# Source material
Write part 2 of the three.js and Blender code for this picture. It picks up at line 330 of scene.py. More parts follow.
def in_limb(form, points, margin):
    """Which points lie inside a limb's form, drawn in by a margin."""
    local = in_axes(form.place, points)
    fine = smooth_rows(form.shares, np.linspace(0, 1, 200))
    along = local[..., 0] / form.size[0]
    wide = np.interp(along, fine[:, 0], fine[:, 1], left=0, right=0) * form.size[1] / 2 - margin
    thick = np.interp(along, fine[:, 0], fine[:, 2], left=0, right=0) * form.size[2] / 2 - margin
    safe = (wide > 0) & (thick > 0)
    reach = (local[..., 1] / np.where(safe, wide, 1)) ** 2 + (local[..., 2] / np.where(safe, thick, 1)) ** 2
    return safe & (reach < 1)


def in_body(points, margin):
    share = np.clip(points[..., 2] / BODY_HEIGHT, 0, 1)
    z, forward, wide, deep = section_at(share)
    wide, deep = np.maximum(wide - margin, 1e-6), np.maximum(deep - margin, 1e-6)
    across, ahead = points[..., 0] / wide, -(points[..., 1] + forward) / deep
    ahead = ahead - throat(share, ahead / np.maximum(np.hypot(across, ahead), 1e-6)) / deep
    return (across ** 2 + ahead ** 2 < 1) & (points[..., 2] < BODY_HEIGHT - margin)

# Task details
Reproduce the data in its entirety, matching each character.

# Correct response
Write part 2 of the three.js and Blender code for this picture. It picks up at line 330 of scene.py. More parts follow.
def in_limb(form, points, margin):
    """Which points lie inside a limb's form, drawn in by a margin."""
    local = in_axes(form.place, points)
    fine = smooth_rows(form.shares, np.linspace(0, 1, 200))
    along = local[..., 0] / form.size[0]
    wide = np.interp(along, fine[:, 0], fine[:, 1], left=0, right=0) * form.size[1] / 2 - margin
    thick = np.interp(along, fine[:, 0], fine[:, 2], left=0, right=0) * form.size[2] / 2 - margin
    safe = (wide > 0) & (thick > 0)
    reach = (local[..., 1] / np.where(safe, wide, 1)) ** 2 + (local[..., 2] / np.where(safe, thick, 1)) ** 2
    return safe & (reach < 1)


def in_body(points, margin):
    share = np.clip(points[..., 2] / BODY_HEIGHT, 0, 1)
    z, forward, wide, deep = section_at(share)
    wide, deep = np.maximum(wide - margin, 1e-6), np.maximum(deep - margin, 1e-6)
    across, ahead = points[..., 0] / wide, -(points[..., 1] + forward) / deep
    ahead = ahead - throat(share, ahead / np.maximum(np.hypot(across, ahead), 1e-6)) / deep
    return (across ** 2 + ahead ** 2 < 1) & (points[..., 2] < BODY_HEIGHT - margin)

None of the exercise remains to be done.